There are two other kinds of testing that are also related to testing phases, and these are alpha and beta testing.

  • Alpha testing is the testing performed by distributing a software system ready to be released to a set of users that are internal to the organization that developed the software. So you can consider these users as guinea pigs that will use an early version of the code and will likely discover errors that escaped testing and will have made it to the field if not caught.
  • Beta testing is the next step after alpha testing, in which the software is released to a selected subset of users outside your organization. And also, in this case, the users are likely to discover latent errors in the code before it is officially released to the broader user population, so before we have an actual product release.

The reason why we conduct alpha testings rather a one-step beta testing is that alpha testing is performed to iron out the very obvious issues that still escape testing.
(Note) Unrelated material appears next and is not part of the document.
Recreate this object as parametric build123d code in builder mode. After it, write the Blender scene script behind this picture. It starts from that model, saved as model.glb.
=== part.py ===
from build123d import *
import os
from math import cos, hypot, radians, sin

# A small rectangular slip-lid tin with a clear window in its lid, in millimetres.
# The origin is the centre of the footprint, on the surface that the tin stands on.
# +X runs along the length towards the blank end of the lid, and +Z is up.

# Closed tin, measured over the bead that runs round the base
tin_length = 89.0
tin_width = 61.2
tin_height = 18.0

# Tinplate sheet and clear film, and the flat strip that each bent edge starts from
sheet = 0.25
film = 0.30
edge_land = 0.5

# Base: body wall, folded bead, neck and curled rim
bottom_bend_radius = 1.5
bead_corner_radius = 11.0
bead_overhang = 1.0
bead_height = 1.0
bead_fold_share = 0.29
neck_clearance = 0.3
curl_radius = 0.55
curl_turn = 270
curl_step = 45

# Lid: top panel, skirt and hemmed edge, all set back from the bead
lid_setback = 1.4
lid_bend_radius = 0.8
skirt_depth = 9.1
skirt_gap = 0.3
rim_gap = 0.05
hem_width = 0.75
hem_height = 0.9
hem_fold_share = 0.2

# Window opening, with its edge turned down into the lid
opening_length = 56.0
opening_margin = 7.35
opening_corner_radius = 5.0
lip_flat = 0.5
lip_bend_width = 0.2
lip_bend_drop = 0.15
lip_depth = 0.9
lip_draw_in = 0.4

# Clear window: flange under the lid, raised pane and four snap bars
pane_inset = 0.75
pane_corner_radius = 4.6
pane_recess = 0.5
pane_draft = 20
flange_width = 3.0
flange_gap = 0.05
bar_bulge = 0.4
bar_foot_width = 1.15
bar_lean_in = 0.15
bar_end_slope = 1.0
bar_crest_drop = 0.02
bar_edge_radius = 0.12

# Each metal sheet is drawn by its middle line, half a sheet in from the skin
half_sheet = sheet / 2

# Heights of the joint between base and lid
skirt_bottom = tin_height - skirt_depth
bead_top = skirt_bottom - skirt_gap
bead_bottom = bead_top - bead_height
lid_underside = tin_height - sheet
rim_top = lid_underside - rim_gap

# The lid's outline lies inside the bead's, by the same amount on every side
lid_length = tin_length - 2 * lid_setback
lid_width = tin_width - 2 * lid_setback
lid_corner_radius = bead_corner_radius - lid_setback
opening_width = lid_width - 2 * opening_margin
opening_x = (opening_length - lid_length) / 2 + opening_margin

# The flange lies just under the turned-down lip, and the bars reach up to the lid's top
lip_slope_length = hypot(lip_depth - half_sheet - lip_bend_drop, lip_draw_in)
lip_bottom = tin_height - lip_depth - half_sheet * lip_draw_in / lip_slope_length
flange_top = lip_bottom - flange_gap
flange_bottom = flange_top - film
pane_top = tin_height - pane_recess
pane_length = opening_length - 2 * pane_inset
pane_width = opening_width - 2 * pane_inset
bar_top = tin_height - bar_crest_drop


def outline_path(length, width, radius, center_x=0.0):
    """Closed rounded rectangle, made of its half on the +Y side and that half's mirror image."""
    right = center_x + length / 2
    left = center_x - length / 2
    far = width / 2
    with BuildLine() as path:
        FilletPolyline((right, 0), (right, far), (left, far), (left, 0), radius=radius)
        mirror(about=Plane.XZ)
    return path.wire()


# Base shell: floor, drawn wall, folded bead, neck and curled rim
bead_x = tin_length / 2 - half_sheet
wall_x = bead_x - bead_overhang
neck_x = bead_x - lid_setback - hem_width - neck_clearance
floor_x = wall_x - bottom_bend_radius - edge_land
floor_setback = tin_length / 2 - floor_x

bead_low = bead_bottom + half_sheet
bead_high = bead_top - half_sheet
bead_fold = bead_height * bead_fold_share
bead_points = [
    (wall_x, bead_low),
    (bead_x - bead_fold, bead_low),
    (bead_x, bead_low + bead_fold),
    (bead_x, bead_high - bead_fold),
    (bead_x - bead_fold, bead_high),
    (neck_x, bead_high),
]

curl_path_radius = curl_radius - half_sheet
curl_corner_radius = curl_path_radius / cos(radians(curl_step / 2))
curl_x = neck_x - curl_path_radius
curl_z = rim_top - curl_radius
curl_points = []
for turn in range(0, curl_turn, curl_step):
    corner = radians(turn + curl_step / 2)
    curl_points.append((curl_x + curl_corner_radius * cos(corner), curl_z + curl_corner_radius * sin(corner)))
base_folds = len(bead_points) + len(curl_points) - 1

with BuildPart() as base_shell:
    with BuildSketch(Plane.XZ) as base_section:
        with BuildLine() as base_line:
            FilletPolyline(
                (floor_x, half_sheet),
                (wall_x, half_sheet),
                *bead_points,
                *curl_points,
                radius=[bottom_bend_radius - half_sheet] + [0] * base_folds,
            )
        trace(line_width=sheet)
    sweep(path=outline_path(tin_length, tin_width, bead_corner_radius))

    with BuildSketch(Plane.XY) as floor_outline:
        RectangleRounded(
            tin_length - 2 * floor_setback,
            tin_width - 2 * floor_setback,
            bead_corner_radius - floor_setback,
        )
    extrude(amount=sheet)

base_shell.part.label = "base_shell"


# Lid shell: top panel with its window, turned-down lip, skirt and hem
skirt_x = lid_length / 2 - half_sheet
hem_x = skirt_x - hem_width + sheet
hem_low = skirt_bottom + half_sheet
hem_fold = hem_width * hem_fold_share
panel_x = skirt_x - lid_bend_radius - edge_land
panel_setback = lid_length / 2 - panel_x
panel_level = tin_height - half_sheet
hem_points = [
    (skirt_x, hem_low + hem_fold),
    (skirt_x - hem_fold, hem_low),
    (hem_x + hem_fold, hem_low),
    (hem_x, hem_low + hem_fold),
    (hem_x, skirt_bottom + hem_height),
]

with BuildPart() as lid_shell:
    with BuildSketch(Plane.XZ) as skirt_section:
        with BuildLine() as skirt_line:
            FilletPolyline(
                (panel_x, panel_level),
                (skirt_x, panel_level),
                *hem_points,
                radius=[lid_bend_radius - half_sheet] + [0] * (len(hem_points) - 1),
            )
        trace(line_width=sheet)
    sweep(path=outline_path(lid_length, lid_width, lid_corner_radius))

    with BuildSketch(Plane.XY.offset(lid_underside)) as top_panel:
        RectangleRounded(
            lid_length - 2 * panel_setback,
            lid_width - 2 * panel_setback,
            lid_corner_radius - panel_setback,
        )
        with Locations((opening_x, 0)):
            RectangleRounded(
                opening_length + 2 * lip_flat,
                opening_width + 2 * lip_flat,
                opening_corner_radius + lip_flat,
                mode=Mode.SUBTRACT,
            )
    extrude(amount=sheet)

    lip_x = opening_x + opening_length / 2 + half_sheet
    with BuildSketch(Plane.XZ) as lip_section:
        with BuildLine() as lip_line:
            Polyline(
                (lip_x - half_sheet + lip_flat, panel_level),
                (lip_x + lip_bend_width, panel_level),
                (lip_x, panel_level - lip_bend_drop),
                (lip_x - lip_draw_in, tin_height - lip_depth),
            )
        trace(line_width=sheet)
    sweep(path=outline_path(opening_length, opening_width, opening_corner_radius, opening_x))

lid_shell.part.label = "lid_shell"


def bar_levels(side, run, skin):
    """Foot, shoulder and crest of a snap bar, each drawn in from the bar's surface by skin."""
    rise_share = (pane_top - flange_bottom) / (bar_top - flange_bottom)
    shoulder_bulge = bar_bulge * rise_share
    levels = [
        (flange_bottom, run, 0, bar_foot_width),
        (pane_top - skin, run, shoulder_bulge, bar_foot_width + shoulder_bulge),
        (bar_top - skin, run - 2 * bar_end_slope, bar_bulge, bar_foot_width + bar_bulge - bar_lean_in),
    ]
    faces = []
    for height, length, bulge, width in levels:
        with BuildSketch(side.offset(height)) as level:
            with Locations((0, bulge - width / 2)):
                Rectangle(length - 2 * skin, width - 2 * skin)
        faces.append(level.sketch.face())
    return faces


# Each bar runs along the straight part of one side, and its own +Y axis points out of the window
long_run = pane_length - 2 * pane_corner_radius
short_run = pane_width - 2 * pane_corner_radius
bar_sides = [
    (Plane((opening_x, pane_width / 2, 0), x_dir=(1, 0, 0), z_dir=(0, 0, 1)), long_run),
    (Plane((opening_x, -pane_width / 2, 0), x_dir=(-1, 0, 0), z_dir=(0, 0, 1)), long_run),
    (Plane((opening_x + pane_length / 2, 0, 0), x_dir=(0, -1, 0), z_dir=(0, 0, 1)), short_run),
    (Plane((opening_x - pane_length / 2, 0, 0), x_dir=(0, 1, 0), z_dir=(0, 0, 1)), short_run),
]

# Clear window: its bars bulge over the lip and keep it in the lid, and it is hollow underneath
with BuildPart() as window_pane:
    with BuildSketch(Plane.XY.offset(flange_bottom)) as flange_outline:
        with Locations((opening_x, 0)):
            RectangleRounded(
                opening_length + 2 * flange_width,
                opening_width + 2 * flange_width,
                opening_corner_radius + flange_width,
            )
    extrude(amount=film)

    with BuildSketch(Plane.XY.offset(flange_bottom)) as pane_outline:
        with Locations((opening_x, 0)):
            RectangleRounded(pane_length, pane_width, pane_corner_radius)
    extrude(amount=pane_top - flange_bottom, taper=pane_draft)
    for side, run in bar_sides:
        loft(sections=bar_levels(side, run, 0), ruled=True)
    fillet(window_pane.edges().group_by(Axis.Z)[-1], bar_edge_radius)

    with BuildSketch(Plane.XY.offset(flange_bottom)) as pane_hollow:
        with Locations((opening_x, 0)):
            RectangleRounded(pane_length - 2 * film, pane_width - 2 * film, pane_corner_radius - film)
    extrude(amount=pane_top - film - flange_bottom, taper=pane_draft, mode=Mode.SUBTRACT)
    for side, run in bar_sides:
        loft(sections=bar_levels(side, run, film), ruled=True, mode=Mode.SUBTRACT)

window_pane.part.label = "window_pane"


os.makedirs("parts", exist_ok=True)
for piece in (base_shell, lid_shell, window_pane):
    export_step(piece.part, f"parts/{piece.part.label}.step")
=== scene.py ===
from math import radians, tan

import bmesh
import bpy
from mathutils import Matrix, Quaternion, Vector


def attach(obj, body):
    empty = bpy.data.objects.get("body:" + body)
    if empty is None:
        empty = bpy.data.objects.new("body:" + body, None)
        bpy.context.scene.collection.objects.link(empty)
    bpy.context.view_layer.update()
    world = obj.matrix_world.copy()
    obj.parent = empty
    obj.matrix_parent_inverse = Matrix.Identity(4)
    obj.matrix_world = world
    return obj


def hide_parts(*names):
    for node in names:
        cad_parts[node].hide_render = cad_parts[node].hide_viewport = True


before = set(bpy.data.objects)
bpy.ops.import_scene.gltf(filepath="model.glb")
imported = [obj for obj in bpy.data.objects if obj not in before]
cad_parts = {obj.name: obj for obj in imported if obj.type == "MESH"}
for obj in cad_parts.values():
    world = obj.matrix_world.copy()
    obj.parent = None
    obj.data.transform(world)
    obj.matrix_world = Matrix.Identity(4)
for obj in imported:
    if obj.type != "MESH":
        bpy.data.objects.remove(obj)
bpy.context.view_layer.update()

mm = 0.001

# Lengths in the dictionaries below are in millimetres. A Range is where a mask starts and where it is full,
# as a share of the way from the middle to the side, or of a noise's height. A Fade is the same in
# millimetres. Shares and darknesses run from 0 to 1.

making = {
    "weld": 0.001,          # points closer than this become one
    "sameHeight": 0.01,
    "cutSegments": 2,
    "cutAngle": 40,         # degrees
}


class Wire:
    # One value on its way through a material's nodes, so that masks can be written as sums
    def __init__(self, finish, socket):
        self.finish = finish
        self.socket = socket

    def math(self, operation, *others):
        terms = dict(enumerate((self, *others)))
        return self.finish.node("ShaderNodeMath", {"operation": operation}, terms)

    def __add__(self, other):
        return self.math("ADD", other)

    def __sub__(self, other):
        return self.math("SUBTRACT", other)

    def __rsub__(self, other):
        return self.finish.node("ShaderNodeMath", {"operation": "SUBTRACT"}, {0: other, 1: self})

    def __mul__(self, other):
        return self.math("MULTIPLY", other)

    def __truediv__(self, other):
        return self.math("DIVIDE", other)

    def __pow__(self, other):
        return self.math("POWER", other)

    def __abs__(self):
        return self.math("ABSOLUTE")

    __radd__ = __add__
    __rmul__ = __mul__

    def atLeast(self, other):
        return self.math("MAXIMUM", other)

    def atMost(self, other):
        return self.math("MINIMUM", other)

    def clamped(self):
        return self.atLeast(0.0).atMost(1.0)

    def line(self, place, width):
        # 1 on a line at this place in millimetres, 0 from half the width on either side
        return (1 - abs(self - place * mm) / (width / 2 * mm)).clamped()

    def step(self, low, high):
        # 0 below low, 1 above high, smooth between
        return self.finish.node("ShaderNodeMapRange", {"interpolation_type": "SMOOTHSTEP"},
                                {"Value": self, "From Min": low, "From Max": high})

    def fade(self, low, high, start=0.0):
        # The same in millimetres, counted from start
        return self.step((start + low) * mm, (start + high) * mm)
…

And the rationale is that alpha testers have a higher tolerance for problems than beta testers, who expect a mostly working system.

(4) Black Box Testing Vs. White Box Testing

Now let’s see an overview of the black-box testing and the white-box testing, and we will talk more about them in the following series.

  • Black-Box Testing: Instead of looking inside the software, we just going to look at the description of the software. So this is the testing that is based on a description of the software, which is what we normally call the specification for the software. And what black box testing tries to do is to cover as much specified behavior as possible, and the main limitation of black box testing and the reason why this is complimentary to white-box testing is that it cannot reveal errors due to implementation details.
  • White-Box Testing: Conversely, white-box testing looks at the codeand uses this information to perform the testing. So white-box testing is based on the code, its goal is to cover as much coded behavior in this case, as possible, and its limitation is that unlike black-box testing, it can’t reveal errors due to missing paths.